Multi-Version Concurrency Control (MVCC)

Summary: A technique used to implement snapshot isolation by maintaining multiple versions of data objects.

Sources: chapter7

Last updated: 2026-04-17


MVCC allows a database to provide snapshot-isolation by keeping track of multiple versions of an object concurrently. This ensures that readers never block writers, and writers never block readers (source: chapter7).

Implementation Details

In a typical MVCC implementation (like PostgreSQL), when a transaction is started, it is given a unique, always-increasing transaction ID (txid). Whenever a transaction writes anything to the database, the data it writes is tagged with the transaction ID of the writer (source: chapter7).

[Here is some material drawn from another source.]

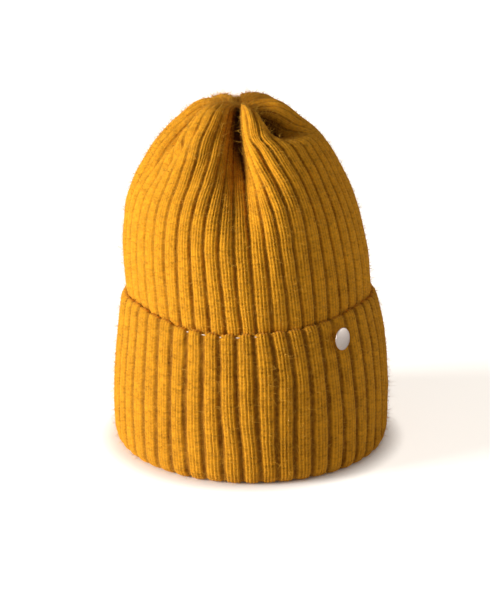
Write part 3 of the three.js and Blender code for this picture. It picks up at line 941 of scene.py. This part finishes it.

Each row in a table has a created_by field (the txid of the transaction that inserted it) and a deleted_by field (initially empty, set when a transaction deletes it). An update is internally translated into a delete and a create (source: chapter7).

Visibility Rules

By carefully defining visibility rules based on transaction IDs, the database can present a consistent snapshot to each transaction. An object is visible if:

  1. At the start of the reader’s transaction, the transaction that created the object had already committed.
  2. The object is not marked for deletion, or if it is, the transaction that requested deletion had not yet committed at the start of the reader’s transaction.